Better yet, the film is a visual marvel as De Palma, along with longtime collaborators such as cinematographer Stephen H. Burum and editor Paul Hirsch, creates any number of stunning images in which the constantly roving camera meshes with the feeling of weightlessness.
The highpoint of the film—indeed, the sequence that even its detractors admit is effective—is the stunning mid-film section in which a micrometeorite shower kicks off a series of ever-expanding disasters that culminates in the demise of one of the nominal stars at just barely past the halfway point. This sequence, which runs about 20 minutes or so, is De Palma at his best. It’s suspenseful, exciting, darkly funny, and constructed with jigsaw precision, and when it comes to its conclusion, it leaves viewers feeling a combination of shock and utter exhilaration at what they have just witnessed.
Seen today, Mission to Mars is just as much of an oddity as it was when it first came out and while it will almost certainly never be regarded as one of the great De Palma films by any stretch of the imagination, it does not deserve its reputation as a wholesale disaster that it gained virtually from the day it came out. (The film remains De Palma’s last Hollywood studio production as he would relocate to Europe after it came out to make films like Femme Fatale, The Black Dahlia, and Passion.)
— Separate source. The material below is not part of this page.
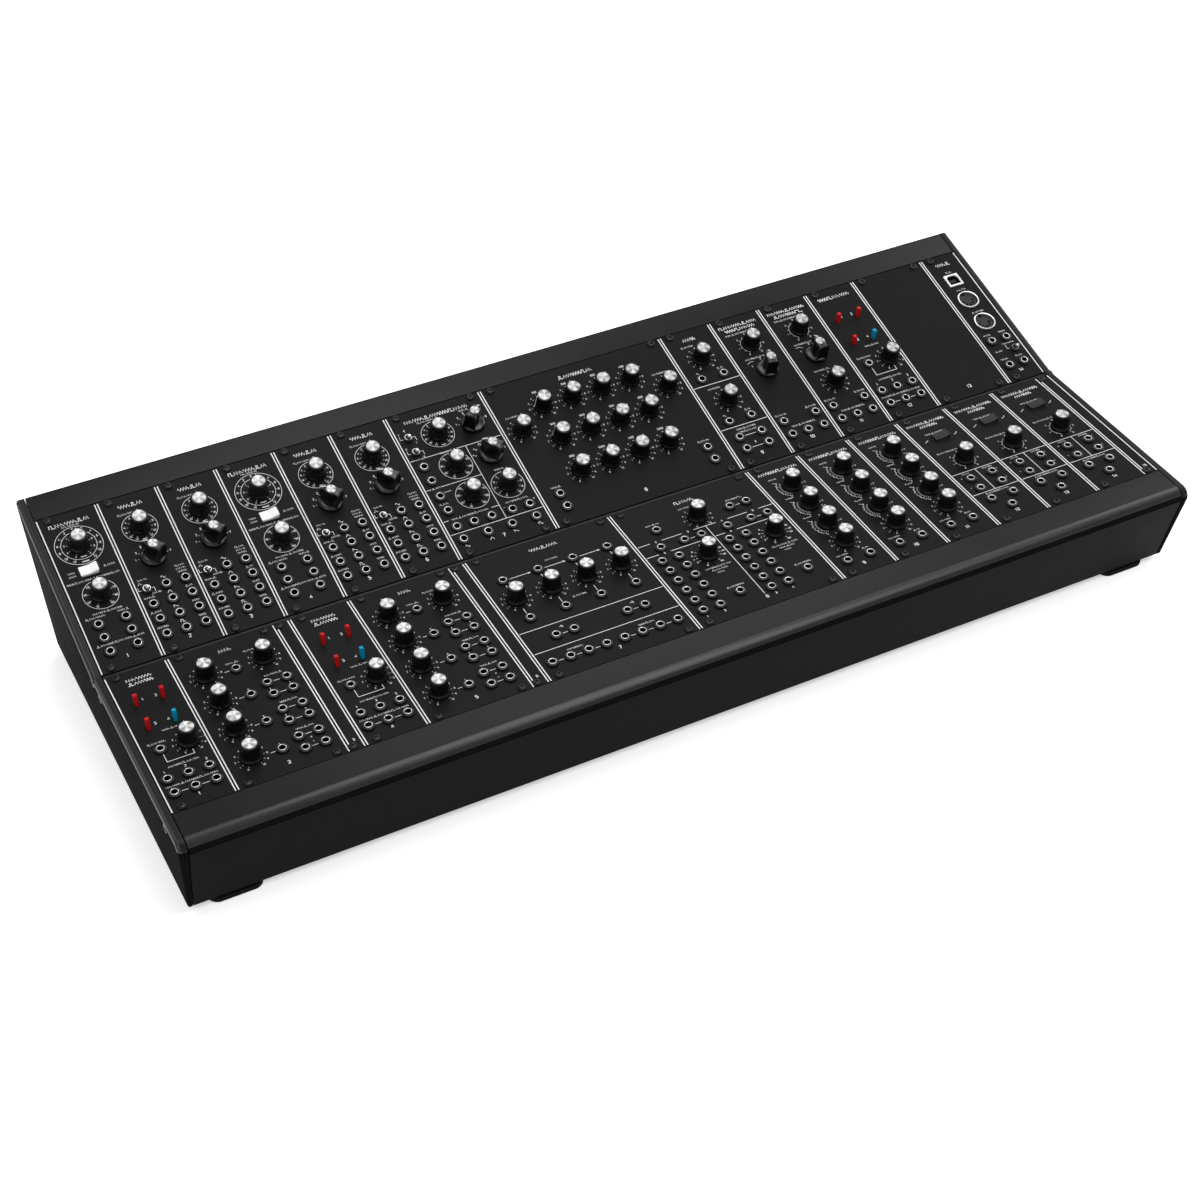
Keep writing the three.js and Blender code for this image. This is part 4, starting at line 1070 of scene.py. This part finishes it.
def make_pointer():
    b = Build()
    lathe(b, [(0, 0.7), (3.2, 0.7), (3.2, 0.5), (7.9, 0.5), (8.25, 0.8), (8.25, 1.8), (8.05, 2.3), (7.4, 2.75), (6.4, 3.05), (4, 3.3), (0, 3.3)], 96)
    loop = smooth_loop(GRIP)

    def top(y):
        return 15.0 - max(0.0, y - 4.3) * 0.75

    rings = []
    for z, f in ((2.9, 1.06), (6, 1.03), (10, 1.0)):
        rings.append([(x * f, y * (1 + (f - 1) * 0.4), z) for x, y in loop])
    for dz, d in ((-1.0, 0.0), (-0.45, 0.08), (-0.12, 0.25), (0.0, 0.5)):
        ring = inset(loop, d)
        rings.append([(x, y, top(y) + dz) for x, y in ring])
    loft(b, rings, 0, True)
    # indicator line along the sloped tip and down its end
    path = [(3.9, 14.7), (3.9, 15.05), (4.3, 15.06), (7.45, 12.72), (7.98, 12.0), (8.02, 4.0), (7.6, 3.6), (7.3, 4.2), (7.3, 12.2)]
    n_p = len(path)
    w = 0.42
    b.add([(-w, y, z) for y, z in path] + [(w, y, z) for y, z in path],
          [tuple(range(n_p))[::-1], tuple(range(n_p, 2 * n_p))]
          + [(i, (i + 1) % n_p, n_p + (i + 1) % n_p, n_p + i) for i in range(n_p)], 1)
    return b.mesh("knob_pointer", 38)


def make_rocker():
    b = Build()
    section = round_poly([(-6.2, 2.95, 0.5), (-5.5, -0.8, 0.6), (-1.8, -2.6, 0.8), (1.8, -2.6, 0.8), (5.5, -0.8, 0.6), (6.2, 2.95, 0.5), (0, 1.95, 6)], 5)
    t = math.radians(8)
    sec = [(x * math.cos(t) - z * math.sin(t), x * math.sin(t) + z * math.cos(t)) for x, z in section]
    rings = []
    for y, d in ((-3.6, 0.45), (-3.5, 0.2), (-3.25, 0.05), (-3.0, 0), (3.0, 0), (3.25, 0.05), (3.5, 0.2), (3.6, 0.45)):
        rings.append([(x, y, z) for x, z in inset(sec, d)])
    loft(b, rings, 0, True)
    return b.mesh("rocker", 35)


def make_paddle():
    b = Build()
    piv, lean = -1.5, math.radians(-8)
    rings = []
    base = round_poly([(-1.3, -1.45, 0.3), (1.3, -1.45, 0.3), (1.3, 1.45, 0.3), (-1.3, 1.45, 0.3)], 3)
    for z, f in ((0.2, 0.88), (2.0, 0.90), (5.0, 0.97), (8.2, 1.0), (8.48, 0.97), (8.6, 0.90)):
        rings.append([(x * f, y * f, z) for x, y in base])
    loft(b, rings, 0, True)
    c, s = math.cos(lean), math.sin(lean)
    b.v = [(x, y * c - z * s, y * s + z * c + piv) for x, y, z in b.v]
    return b.mesh("paddle", 40)


def make_toggle():
    b = Build()
    lathe(b, [(0, 0.15), (0.9, 0.15), (0.95, 0.5), (0.9, 1.2), (1.0, 2.1), (1.2, 3.1), (1.38, 3.9), (1.35, 4.35), (1.1, 4.68), (0.6, 4.82), (0, 4.85)], 32)
    lean = math.radians(22)
    c, s = math.cos(lean), math.sin(lean)
    b.v = [(x, y * c - z * s, y * s + z * c + 1.6) for x, y, z in b.v]
    return b.mesh("toggle", 50)


def toggle_base(x, y):
    b = Build()
    hexa = circle(x, y, 3.5, 6, 0.2)
    lo = inset(hexa, 0.25)
    loft(b, [[(p, q, 0.02) for p, q in hexa], [(p, q, 1.1) for p, q in hexa], [(p, q, 1.35) for p, q in lo]])
    lathe(b, [(2.0, 1.0), (2.6, 1.0), (2.6, 2.3), (2.48, 2.5), (2.2, 2.5), (2.0, 2.3)], 32, x, y, 1)
    return b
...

At its lowest points, it is no worse than any number of anonymous space operas that have been produced over the years (including Red Planet, the competing Mars-themed thriller that it beat into theaters by a few months). At its highest peaks—specifically that still jaw-dropping mid-section—it serves a potent reminder of De Palma’s skills as a filmmaker. This is a film that is undeniably flawed but also undeniably ambitious and in a time when most films of this sort tend to forget to include the ambition alongside the elaborate visual effects, that does count for something in the end.